How Does Orcaforce Stack Up Against Alternatives?

Let’s be honest — you probably have a shortlist already. Here’s how Orcaforce compares to the usual suspects for mid-size SaaS teams:

Pipedrive

  • Pros: Cheaper, more mature integrations, similar pipeline UI.
  • Cons: Lacks playbook automation and cross-team collaboration. Reporting is even more basic.
  • Bottom line: Good for simple sales, but not great if you need process consistency across sales/CS/marketing.

HubSpot Sales/CRM

  • Pros: Free tier, strong marketing automation, deep reporting (if you pay up).
  • Cons: Gets expensive fast. The UI is cluttered if you don’t use the whole suite.
  • Bottom line: Better if you’re marketing-heavy and need a lot of integrations.

Salesforce

  • Pros: Infinite customization, enterprise-ready, massive integration ecosystem.
  • Cons: Overkill for most mid-size SaaS teams. Pricey. High admin overhead.
  • Bottom line: Only pick if you know you’ll need to scale to hundreds of reps or very complex workflows.
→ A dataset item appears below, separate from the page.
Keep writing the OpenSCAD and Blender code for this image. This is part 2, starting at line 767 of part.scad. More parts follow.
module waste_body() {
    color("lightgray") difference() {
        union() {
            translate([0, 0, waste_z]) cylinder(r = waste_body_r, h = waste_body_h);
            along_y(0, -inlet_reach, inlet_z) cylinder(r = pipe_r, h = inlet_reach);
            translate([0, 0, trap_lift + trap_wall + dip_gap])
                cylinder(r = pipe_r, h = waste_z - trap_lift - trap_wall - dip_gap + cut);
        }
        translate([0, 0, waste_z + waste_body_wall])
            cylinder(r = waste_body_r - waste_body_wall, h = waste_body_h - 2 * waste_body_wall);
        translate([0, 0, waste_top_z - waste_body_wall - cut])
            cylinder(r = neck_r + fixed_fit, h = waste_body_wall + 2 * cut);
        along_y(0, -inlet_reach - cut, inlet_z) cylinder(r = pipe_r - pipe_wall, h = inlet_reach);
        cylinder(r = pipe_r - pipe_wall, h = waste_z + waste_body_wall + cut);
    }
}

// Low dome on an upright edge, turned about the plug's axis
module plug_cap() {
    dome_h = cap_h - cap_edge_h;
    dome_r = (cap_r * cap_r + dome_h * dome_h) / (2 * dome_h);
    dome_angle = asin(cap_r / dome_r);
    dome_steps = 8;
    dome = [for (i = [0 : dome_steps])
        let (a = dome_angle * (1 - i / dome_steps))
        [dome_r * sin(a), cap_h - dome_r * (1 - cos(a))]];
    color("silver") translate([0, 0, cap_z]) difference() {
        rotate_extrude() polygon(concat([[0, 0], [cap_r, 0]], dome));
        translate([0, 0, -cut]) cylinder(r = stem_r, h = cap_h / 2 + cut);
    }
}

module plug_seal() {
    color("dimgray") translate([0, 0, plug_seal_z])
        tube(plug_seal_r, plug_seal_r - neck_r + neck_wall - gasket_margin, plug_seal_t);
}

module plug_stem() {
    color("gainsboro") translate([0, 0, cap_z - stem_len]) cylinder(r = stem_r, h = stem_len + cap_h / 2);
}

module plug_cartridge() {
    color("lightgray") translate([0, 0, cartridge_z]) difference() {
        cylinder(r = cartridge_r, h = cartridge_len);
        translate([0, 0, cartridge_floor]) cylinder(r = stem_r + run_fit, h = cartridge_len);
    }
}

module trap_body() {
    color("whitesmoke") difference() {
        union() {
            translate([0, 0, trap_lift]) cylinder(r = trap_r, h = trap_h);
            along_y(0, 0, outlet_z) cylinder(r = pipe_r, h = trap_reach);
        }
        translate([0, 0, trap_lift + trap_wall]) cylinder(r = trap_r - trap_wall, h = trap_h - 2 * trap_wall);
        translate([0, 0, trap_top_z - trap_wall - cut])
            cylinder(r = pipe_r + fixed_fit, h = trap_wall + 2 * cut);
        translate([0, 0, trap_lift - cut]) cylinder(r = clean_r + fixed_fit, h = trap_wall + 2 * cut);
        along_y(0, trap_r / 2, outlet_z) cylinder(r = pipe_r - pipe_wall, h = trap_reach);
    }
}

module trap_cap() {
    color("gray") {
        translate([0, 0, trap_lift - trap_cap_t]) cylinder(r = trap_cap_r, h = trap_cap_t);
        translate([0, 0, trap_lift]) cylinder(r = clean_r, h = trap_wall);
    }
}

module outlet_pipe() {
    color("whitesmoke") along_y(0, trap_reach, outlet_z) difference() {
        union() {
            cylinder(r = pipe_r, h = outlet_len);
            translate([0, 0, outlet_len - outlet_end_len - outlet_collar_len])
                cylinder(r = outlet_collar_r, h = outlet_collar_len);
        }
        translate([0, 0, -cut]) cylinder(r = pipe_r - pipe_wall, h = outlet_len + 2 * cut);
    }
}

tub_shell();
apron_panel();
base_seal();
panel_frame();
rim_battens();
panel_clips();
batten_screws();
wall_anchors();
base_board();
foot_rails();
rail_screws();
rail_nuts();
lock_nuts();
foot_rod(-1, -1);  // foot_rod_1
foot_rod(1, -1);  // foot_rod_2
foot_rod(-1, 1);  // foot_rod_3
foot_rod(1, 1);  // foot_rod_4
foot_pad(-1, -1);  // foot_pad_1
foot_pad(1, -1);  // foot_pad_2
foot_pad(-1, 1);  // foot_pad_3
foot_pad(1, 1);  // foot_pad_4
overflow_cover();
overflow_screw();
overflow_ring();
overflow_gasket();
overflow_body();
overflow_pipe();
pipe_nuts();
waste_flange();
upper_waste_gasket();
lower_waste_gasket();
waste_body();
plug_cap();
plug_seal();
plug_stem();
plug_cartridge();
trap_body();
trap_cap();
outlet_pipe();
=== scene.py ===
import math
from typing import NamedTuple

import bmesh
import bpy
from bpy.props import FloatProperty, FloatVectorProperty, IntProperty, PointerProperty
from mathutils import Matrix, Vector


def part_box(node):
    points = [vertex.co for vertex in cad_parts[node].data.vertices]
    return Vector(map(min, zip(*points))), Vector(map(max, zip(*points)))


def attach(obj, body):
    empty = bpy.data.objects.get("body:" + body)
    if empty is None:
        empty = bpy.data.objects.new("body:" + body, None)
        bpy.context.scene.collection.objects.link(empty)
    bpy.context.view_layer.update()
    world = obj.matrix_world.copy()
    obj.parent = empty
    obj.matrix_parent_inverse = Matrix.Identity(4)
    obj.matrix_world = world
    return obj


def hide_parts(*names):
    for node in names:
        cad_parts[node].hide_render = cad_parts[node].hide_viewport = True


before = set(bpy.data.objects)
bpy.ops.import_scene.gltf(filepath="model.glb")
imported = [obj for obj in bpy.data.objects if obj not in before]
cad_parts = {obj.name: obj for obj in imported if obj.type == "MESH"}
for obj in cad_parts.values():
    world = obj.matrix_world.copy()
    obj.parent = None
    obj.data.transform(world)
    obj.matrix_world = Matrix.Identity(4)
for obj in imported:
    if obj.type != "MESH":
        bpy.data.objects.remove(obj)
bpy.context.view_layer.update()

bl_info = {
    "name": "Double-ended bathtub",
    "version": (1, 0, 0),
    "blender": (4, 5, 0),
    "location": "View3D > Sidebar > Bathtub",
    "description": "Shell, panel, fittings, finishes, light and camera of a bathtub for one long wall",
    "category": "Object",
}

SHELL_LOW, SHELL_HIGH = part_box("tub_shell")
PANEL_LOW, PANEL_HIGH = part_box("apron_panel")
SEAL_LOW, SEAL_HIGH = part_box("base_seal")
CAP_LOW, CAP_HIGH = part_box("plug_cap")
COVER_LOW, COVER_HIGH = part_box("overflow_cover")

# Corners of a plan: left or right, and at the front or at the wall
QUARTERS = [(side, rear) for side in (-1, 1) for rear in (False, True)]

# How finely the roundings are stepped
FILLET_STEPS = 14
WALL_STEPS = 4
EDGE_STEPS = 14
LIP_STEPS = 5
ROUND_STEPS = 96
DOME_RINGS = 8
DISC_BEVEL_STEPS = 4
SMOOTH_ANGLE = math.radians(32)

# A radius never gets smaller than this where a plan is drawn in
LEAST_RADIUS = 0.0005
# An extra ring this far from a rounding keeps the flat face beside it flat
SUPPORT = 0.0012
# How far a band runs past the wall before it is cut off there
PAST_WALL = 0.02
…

Trello/Asana + Spreadsheets

  • Pros: Cheap, flexible, everyone knows how to use them.
  • Cons: Manual, easy to lose track of deals, no automation.
  • Bottom line: Fine if you’re just starting, but you’ll outgrow fast.

Outreach/Salesloft

  • Pros: Best-in-class for outbound automation and sales engagement.
  • Cons: Expensive, focused on SDRs/outbound — not true pipeline or cross-team management.
  • Bottom line: Stack on top of a CRM, not a replacement for pipeline/process management.
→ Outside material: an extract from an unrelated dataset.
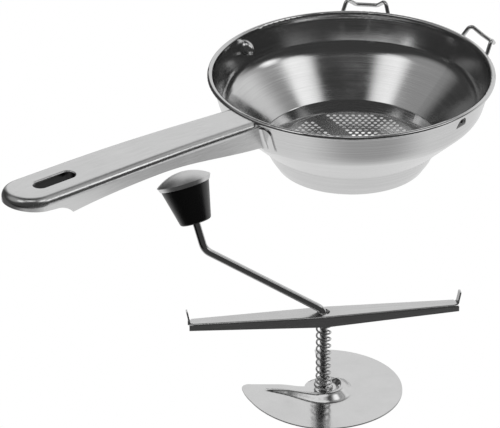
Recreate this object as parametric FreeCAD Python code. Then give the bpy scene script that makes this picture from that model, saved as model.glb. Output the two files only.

Honest Advice: When to Pick Orcaforce (and When to Pass)

Pick Orcaforce if: - Your team is 10–100 people and needs a clear, shared process for managing deals. - You want playbooks to enforce hand-offs and reminders, not just a list of accounts. - You value ease of use over endless customization. - You don’t need deep integrations with niche tools.

Skip Orcaforce if: - You need advanced analytics or deep reporting. - You rely on heavy marketing automation. - You have a highly complex or global sales process. - You want to build on top of a public API.


Quick Start: How to Pilot Orcaforce (Without Making It a Months-Long Project)

  1. Pick a single team or region. Don’t try to roll out to everyone at once.
  2. Map your pipeline stages. Keep it simple — too many stages = confusion.
  3. Set up one or two playbooks. E.g., inbound lead follow-up, sales-to-CS handoff.
  4. Import a small batch of existing deals. Don’t stress about perfect data.
  5. Run for 30–45 days. Track what’s working, what’s not, and gather feedback.
  6. Decide: Double down, tweak, or move on. Don’t get stuck in tool purgatory.

Pro tip: Nominate an internal “owner” who’s not IT — someone who’ll keep the pilot moving and gather real feedback.


Takeaways

Don’t buy into the hype: Orcaforce isn’t magic, but it’s a solid, no-nonsense tool for mid-size SaaS teams who want to get organized without drowning in complexity. Start simple, see what actually helps your team close deals, and don’t be afraid to ditch features (or the whole tool) if it’s not making a real difference. The best process is the one your team actually uses — and iterates on.

Keep it simple, stay skeptical, and focus on what really moves the needle.